Upon the Japanese invasion of the Philippines in 1941, local film production was halted, allowing bodabil to thrive as the main source of public entertainment. Along with such actors as Rogelio de la Rosa, Norma Blancaflor and the comic team of Tugo and Pugo, Casimiro would perform at the Life Theater in Manila for the duration of the war. He would form his own comic tandem with Jose Cris Soto, and the pair would be promoted as the "Laurel and Hardy of the Philippines". Casimiro would also be paired with Dolphy, then appearing under the stage name "Golay", to form a comic dance team.

==Film and television career==
After the war, Casimiro restarted his film career, appearing in several popular musicals for the next two decades. His frequent onscreen dancing partner was the choreographer Nieves Manuel, whom he would marry. As in his stage performances, he would often appear in films in top hat and tails. Among his more notable musical roles were in Isang Sulyap mo Tita (1953), Tres Muskiteras (1954), and Botika sa Baryo (1960).

===Later career===
As he aged, Casimiro became known to a younger generation primarily as a character actor in film comedies. Often cast as a grandfather, a town sage, or even as a corpse in the Chiquito vehicle Estong Tutong (1983), his thin frame and befuddled look lent to easy ridicule. A notable exception to this trend was his role in Celso Ad. Castillo's Burlesk Queen (1977), where he again donned top hat and tails as he performed onstage with Vilma Santos.

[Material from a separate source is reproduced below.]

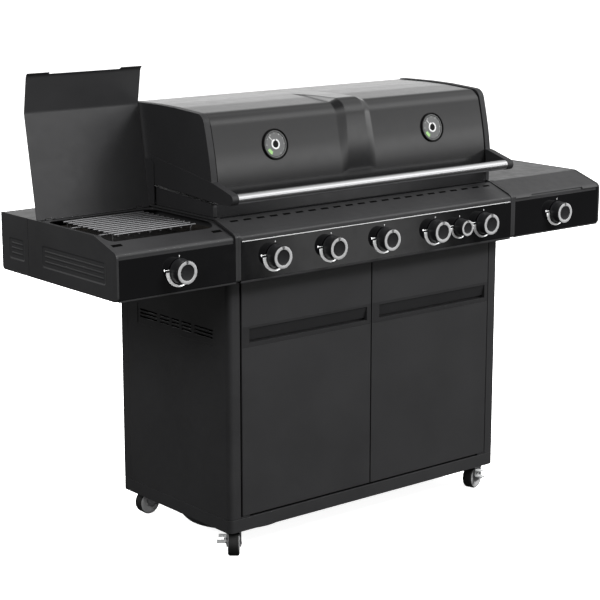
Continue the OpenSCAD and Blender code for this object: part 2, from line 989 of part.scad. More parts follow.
// Infrared burner: a perforated plate in a box, standing in the left well
module sear_burner() {
    color("#3a3836")
    cart()
    mirror([1, 0, 0]) {
        burner_well();
        side_venturi(150, well_z + 3);
        difference() {
            block([well_x0 + 26, well_y0 + 22, 768], [well_x1 - 26, well_y1 - 12, 786]);
            block([well_x0 + 30, well_y0 + 26, 772], [well_x1 - 30, well_y1 - 16, 790]);
        }
        for (x = [well_x0 + 40, well_x1 - 50], y = [well_y0 + 40, well_y1 - 40])
        block([x, y, well_z + 1], [x + 10, y + 10, 769]);
    }
}

// Wire grate over the sear burner: wires along X on ribs, legs on the burner's rim and two prongs in the well
module sear_grate() {
    wires = 11;
    wire_r = 3;
    rib_r = 2.5;
    leg_r = 2.2;
    y0 = 50;
    y1 = 274;
    x0 = 537;
    x1 = 776;
    rib_n = 8;
    top = module_top - 3.4;
    rib_z = top - wire_r - 3.2;
    prong_x = x1 + 20;
    color(steel)
    cart()
    mirror([1, 0, 0]) {
        for (i = [0 : wires - 1])
        rod_x(wire_r, x0, x1, y0 + i * (y1 - y0) / (wires - 1), top - wire_r);
        for (i = [0 : rib_n - 1])
        rod_y(rib_r, x0 + 12 + i * (x1 - x0 - 24) / (rib_n - 1), y0 - 2, y1 + 2, rib_z);
        for (y = [84, 207]) {
            rod_x(leg_r, x1 - 9, prong_x + 0.5, y, rib_z - 0.5);
            translate([prong_x, y, well_z + 2.3])
            cylinder(r = rib_r, h = rib_z - well_z);
        }
        for (x = [x0 + 5, x1 - 5], y = [y0 + 12, y1 - 12])
        translate([x, y, 786.3])
        cylinder(r = leg_r, h = rib_z - 784);
    }
}

side_burner_at = [module_mid, 152];

module side_burner() {
    color("#3a3836")
    cart() {
        burner_well();
        side_venturi(side_burner_at[1] + 9, well_z + 3);
        translate([side_burner_at[0], side_burner_at[1], well_z + 1]) {
            cylinder(r = 30, h = 18);
            translate([0, 0, 18])
            cylinder(r = 44, h = 12);
            translate([0, 0, 30])
            cylinder(r = 40, h = 4);
        }
    }
}

// Cast pan support: a frame with fingers towards the burner
module pan_support() {
    bar = 7;
    top = 806;
    x0 = well_x0 + 20;
    x1 = well_x1 - 20;
    y0 = well_y0 + 20;
    y1 = well_y1 - 16;
    finger = 70;
    color(cast)
    cart() {
        difference() {
            block([x0, y0, top - 10], [x1, y1, top]);
            block([x0 + bar, y0 + bar, top - 11], [x1 - bar, y1 - bar, top + 1]);
        }
        for (y = [y0 + 50, (y0 + y1) / 2, y1 - 50]) {
            block([x0 + 1, y, top - 9], [x0 + finger, y + bar, top]);
            block([x1 - finger, y, top - 9], [x1 - 1, y + bar, top]);
        }
        for (y = [[y0 + 1, y0 + finger], [y1 - finger, y1 - 1]])
        block([module_mid - bar / 2, y[0], top - 9], [module_mid + bar / 2, y[1], top]);
        for (x = [x0, x1 - bar], y = [y0, y1 - bar])
        block([x, y, well_z + 2.3], [x + bar, y + bar, top - 5]);
    }
}

// ---- Grease tray ----

module grease_tray() {
    z0 = 671.4;
    z1 = 694;
    y0 = box_y0 + 40;
    y1 = box_y1 + 20;
    color("#8f9193")
    cart() {
        difference() {
            block([-tray_x + 0.6, y0, z0], [tray_x - 0.6, y1, z1]);
            block([-tray_x + 2.2, y0 + 1.6, z0 + 1.6], [tray_x - 2.2, y1 - 1.6, z1 + 1]);
        }
        block([-60, y1 - 0.5, z1 - 2], [60, y1 + 22, z1]);
        block([-60, y1 + 20, z1 - 10], [60, y1 + 22, z1]);
    }
}

// ---- Lid ----

lid_front = [[46, 862, 0], [49, 900, 700], [56.4, 953, 700], [69.6, 1013, 1200], [84, 1069, 30]];
lid_top = [[205, 1076.5, 0], [284, 1078, 0], [400, 1076.5, 0]];
lid_rear_y = 416;
lid_line = concat(lid_front, lid_top, [[lid_rear_y, 1076, 14], [lid_rear_y, pivot_z, 0]]);

// Skin of the lid between its end castings, with the raised rib down its middle
module lid_skin() {
    rib_x = 33;
    edge_x = 58;
    skin_x = lid_x - lid_rim - 0.2;
    rib_section = [[-edge_x, 0], [-rib_x, -9.5], [rib_x, -9.5], [edge_x, 0]];
    color("#353538")
    cart()
    difference() {
        union() {
            along_x(-skin_x, skin_x)
            polygon(ribbon(lid_line, -sheet));
            hull() {
                translate([-edge_x, 66, 990])
                cube([2 * edge_x, 4, 4]);
                translate([-rib_x, 69, 1034])
                cube([2 * rib_x, 6, 10]);
                translate([-rib_x, 100, 1074])
                cube([2 * rib_x, 10, 6]);
                translate([-edge_x, 98, 1066])
                cube([2 * edge_x, 10, 4]);
                translate([-edge_x, 78, 1034])
                cube([2 * edge_x, 6, 10]);
            }
        }
        along_x(-skin_x + 1, skin_x - 1)
        polygon(concat([[lid_rear_y - sheet, 850], [60, 850]], line(moved_line(lid_line, -sheet, false))));
    }
}

// End castings of the lid with their rims, the arms that carry the handle and the pivot bores
module lid_ends() {
    swing_r = 36;
    cheek = concat(
        [[46, 857.5, 0], [183.7, 864.6, 0], [292.4, 871.5, 0]],
        [for (a = [-70 : 14 : 0]) [pivot_y + swing_r * cos(a), pivot_z + swing_r * sin(a), 0]],
        [[lid_rear_y, 1076, 14]],
        reversed(lid_top),
        [for (i = [len(lid_front) - 1 : -1 : 1]) lid_front[i]]
    );
    arm = rounded(concat(
        [for (a = [120 : 30 : 270]) [handle_y + 14.5 * cos(a), handle_z + 14.5 * sin(a), 0]],
        [[29.4, 855.6, 0], [183.7, 864.6, 0], [292.4, 871.5, 0], [312, 874, 0]],
        [[317, 947, 6], [182, 926.5, 0], [39, 903.6, 0]]
    ));
    color("#303033")
    cart()
    both()
    difference() {
        union() {
            along_x(lid_x - 4, lid_x)
            polygon(rounded(cheek));
            along_x(lid_x - lid_rim, lid_x)
            difference() {
                polygon(rounded(cheek));
                polygon(rounded(inset(cheek, 6)));
            }
            along_x(lid_x - lid_rim, lid_x + 2.2)
            polygon(arm);
            rod_x(12, lid_x - 8, lid_x + 2.2, pivot_y, pivot_z);
        }
        rod_x(pivot_r + pin_gap, lid_x - 9, lid_x + 3, pivot_y, pivot_z);
    }
}

module lid_handle() {
    end = lid_x - lid_rim + 6;
    color("#e4e5e6")
    cart()
    difference() {
        rod_x(handle_r, -end, end, handle_y, handle_z);
        rod_x(handle_r - 2, -end - 1, end + 1, handle_y, handle_z);
    }
}

// Dial thermometers set in the lid's face, leaning with it
module thermometers() {
    lean = 12;
    color("#a5a8a8")
    cart()
    for (s = [-1, 1])
    translate([s * gauge_x, 62.5, gauge_z])
    rotate([90 - lean, 0, 0]) {
        difference() {
            translate([0, 0, -3])
            cylinder(r = 40, h = 9);
            translate([0, 0, 3])
            cylinder(r = 36, h = 4);
        }
        translate([0, 0, -60])
        cylinder(r = 3, h = 60);
    }
}

// ---- Casters ----

axle_z = wheel_r - ground_gap;
axle_r = 4;
arm_in = wheel_w / 2 + 3;
arm_t = 2.5;
// Each caster's place, swivel angle at rest and the side its brake pedal is on
caster_at = [
    [-cab_x + stem_in, stem_front, 230.7, -1],
    [cab_x - stem_in, stem_front, 195.6, 1],
    [-cab_x + stem_in, stem_rear, 0, 1],
    [cab_x - stem_in, stem_rear, 320, -1]
];

module at_caster(i) {
    cart()
    translate([caster_at[i][0], caster_at[i][1], 0])
    rotate([0, 0, caster_at[i][2]])
    mirror([0, caster_at[i][3] < 0 ? 1 : 0, 0])
    children();
}

brake_x = trail + 13;
brake_z = axle_z + 17;

// Fork: swivel head, crown, two arms and the axle; the trail runs along +X, the brake pin along +Y
module caster_fork(i) {
    color(steel)
    at_caster(i) {
        difference() {
            translate([0, 0, 8])
            cylinder(r = 17, h = 16);
            translate([0, 0, 7])
            cylinder(r = race_r, h = 18);
        }
        difference() {
            block([-15, -arm_in - arm_t, 8], [trail + 16, arm_in + arm_t, 11]);
            translate([0, 0, 7])
            cylinder(r = 10, h = 6);
        }
        for (s = [-1, 1])
        translate([0, s > 0 ? arm_in : -arm_in - arm_t, 0])
        along_y(0, arm_t)
        polygon(rounded([
            [trail - 9, axle_z - 9, 8], [trail + 9, axle_z - 9, 8], [trail + 16, brake_z, 3],
            [trail + 16, 10, 0], [-13, 10, 0]
        ]));
        rod_y(axle_r, trail, -arm_in - arm_t - 1.5, arm_in + arm_t + 1.5, axle_z);
        rod_y(2.5, brake_x, arm_in, arm_in + arm_t + 6, brake_z);
    }
}

// Wheel with a chamfered tread and proud side discs
module caster_wheel(i) {
    w = wheel_w / 2;
    disc_r = wheel_r - 4.5;
    color("#1a1a1a")
    at_caster(i)
    translate([trail, 0, axle_z])
    rotate([90, 0, 0])
    rotate_extrude($fn = 64)
    polygon([
        [axle_r + pin_gap, -w - 2], [disc_r, -w - 2], [disc_r, -w], [wheel_r - 3, -w], [wheel_r, -w + 3],
        [wheel_r, w - 3], [wheel_r - 3, w], [disc_r, w], [disc_r, w + 2], [axle_r + pin_gap, w + 2]
    ]);
}

// Rocking brake pedal beside the fork
module caster_brake(i) {
    y0 = pedal_y0;
    color("#a9abab")
    at_caster(i)
    difference() {
        union() {
            along_y(y0, y0 + 3)
            polygon(rounded([
                [brake_x - 9, brake_z - 11, 4], [brake_x + 8, brake_z - 11, 4],
                [brake_x + 8, brake_z + 11, 4], [brake_x - 9, brake_z + 11, 4]
            ]));
            block([brake_x - 9, y0 + 1, brake_z - 10], [brake_x + 8, y0 + pedal_l, brake_z - 6]);
            block([brake_x - 9, y0 + 1, brake_z + 7], [brake_x + 8, y0 + 19, brake_z + 10]);
        }
        rod_y(2.5 + pin_gap, brake_x, y0 - 1, y0 + 5, brake_z);
    }
}

module caster_fork_fl() { caster_fork(0); }
module caster_fork_fr() { caster_fork(1); }
module caster_fork_rl() { caster_fork(2); }
module caster_fork_rr() { caster_fork(3); }
module caster_wheel_fl() { caster_wheel(0); }
module caster_wheel_fr() { caster_wheel(1); }
module caster_wheel_rl() { caster_wheel(2); }
module caster_wheel_rr() { caster_wheel(3); }
module caster_brake_fl() { caster_brake(0); }
module caster_brake_fr() { caster_brake(1); }
module caster_brake_rl() { caster_brake(2); }
module caster_brake_rr() { caster_brake(3); }

base_frame();
bottle_tray();
side_panel_left();
side_panel_right();
rear_posts();
rear_panel();
cart_frame();
firebox();
firebox_ends();
burner_tubes();
flame_tamers();
cooking_grates();
warming_rack();
gas_manifold();
gas_valves();
control_panel();
panel_glass();
left_side_plate();
left_module_pan();
left_deck();
left_glass();
sear_burner();
sear_grate();
right_side_plate();
right_module_pan();
right_deck();
right_glass();
side_burner();
pan_support();
grease_tray();
left_cover();
right_cover();
lid_skin();
lid_ends();
lid_handle();
thermometers();
door_left();
door_right();
door_handle_left();
door_handle_right();
knob_1();
knob_2();
knob_3();
knob_4();
knob_5();
knob_6();
knob_left();
knob_right();
caster_fork_fl();
caster_fork_fr();
caster_fork_rl();
caster_fork_rr();
caster_wheel_fl();
caster_wheel_fr();
caster_wheel_rl();
caster_wheel_rr();
caster_brake_fl();
caster_brake_fr();
caster_brake_rl();
caster_brake_rr();
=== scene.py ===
"""Looks of the gas barbecue grill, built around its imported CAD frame.

Blender's unit is the metre. Sizes that belong to the grill are given in millimetres in the cart's own
frame (x from the middle, y back from the cabinet's front, z up from the skirt's bottom edge), and place()
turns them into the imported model's frame.
"""
import json
import math

import bpy
from mathutils import Matrix, Vector

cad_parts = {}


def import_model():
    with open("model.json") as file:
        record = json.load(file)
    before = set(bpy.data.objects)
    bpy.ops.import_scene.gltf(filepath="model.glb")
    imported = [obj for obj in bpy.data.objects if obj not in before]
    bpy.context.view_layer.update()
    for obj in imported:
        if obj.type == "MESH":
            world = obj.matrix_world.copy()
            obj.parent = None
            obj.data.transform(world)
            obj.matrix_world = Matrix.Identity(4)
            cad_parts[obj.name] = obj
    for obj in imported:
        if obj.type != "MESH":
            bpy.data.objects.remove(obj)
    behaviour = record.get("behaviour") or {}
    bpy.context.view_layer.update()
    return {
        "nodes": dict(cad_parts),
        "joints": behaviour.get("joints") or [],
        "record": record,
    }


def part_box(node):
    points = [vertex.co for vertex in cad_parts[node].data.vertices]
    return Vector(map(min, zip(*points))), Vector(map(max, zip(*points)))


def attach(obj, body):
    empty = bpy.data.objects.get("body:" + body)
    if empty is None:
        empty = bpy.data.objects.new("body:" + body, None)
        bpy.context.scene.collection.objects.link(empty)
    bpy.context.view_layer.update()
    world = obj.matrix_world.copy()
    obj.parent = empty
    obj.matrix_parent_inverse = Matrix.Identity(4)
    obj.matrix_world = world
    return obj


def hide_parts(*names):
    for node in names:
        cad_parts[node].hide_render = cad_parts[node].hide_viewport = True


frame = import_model()

MM = 0.001
NODES = frame["nodes"]
JOINTS = {joint["name"]: joint for joint in frame["joints"]}
base_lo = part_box("base_frame")[0]
FRONT_Y = base_lo.y
SKIRT_Z = base_lo.z
scene = bpy.context.scene


def place(x, y, z):
    """A point of the cart's frame, in millimetres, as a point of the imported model."""
    return Vector((x * MM, FRONT_Y + y * MM, SKIRT_Z + z * MM))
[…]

In 1985, Casimiro starred as the titular character in the IBC comedy television series The Adventures of Super Lolo.

==Death==
Bayani Casimiro Sr. died on January 7, 1989 in Manila, Philippines at the age of 70 as a result of emphysema. His final resting place are located at the Loyola Memorial Park in Sucat, Paranaque City.

==Tribute and legacy==
His most prominent role in later years was as the father of Enteng Kabisote (Vic Sotto) in the popular sitcom Okay Ka, Fairy Ko!. Casimiro died less than two years into the run of Okey Ka Fairy Ko. His son, Bayani Casimiro, Jr., soon joined the cast as Prinsipe ng Kahilingan. In obvious tribute to his father, Casimiro Jr.'s character would perform a brief tap dance upon his every entrance and exit.

==Personal life==
Casimiro's widow, Nieves Manuel, would later marry Chiquito Pangan's brother, Rene Pangan. She died in 2006.

==Filmography==
===Film===
- 1938 - Bayan at Pag-ibig
- 1940 - Rosa Birhen
- 1940 - Santa
- 1941 - Manilena
- 1941 - Halimaw
- 1941 - Kung Kita'y Kapiling
- 1942 - Caballero
- 1946 - So Long America
- 1947 - Maling Akala
- 1947 - Ikaw Ay Akin
- 1947 - Oh, Salapi!
- 1948 - Malaya (Mutya sa Gubat)
- 1949 - Milyonarya
- 1949 - Maria Beles
- 1949 - Makabagong Pilipina
- 1949 - Hiyas ng Pamilihan
- 1949 - Kuba sa Quiapo
- 1949 - Lupang Pangako
- 1949 - Hen. Gregorio del Pilar
- 1950 - Sohrab at Rustum
- 1951 - Shalimar
- 1951 - Maria Bonita
- 1951 - Amor mio
- 1953 - Vod-A-Vil
- 1954 - Tres Muskiteras
- 1954 - Sa Isang Halik mo Pancho
- 1955 - Dalagita't Binatilyo
- 1955 - Mariang Sinukuan
- 1955 - Banda Uno
- 1955 - Karnabal
- 1955 - Pilipino Kostum No Touch
- 1957 - Lelong Mong Panot
- 1957 - Turista
- 1957 - 10,000 Pag-ibig
- 1958 - Tuloy ang Ligaya
- 1983 - Tengteng de Sarapen
- 1984 - Hoy! Wala Kang Paki
- 1986 - Batang Quiapo – Mang Paquito
- 1987 - Mga Anak ni Facifica Falayfay – Mayor
- 1987 - No Retreat... No Surrender... Si Kumander – Lolo Boy
- 1988 - One Day, Isang Araw – Don Paquito

===Television===
- The Adventures of Super Lolo (1985–1986)
- Okay Ka, Fairy Ko! (1987–1989) - Vicente "Edad" Kabisote Sr.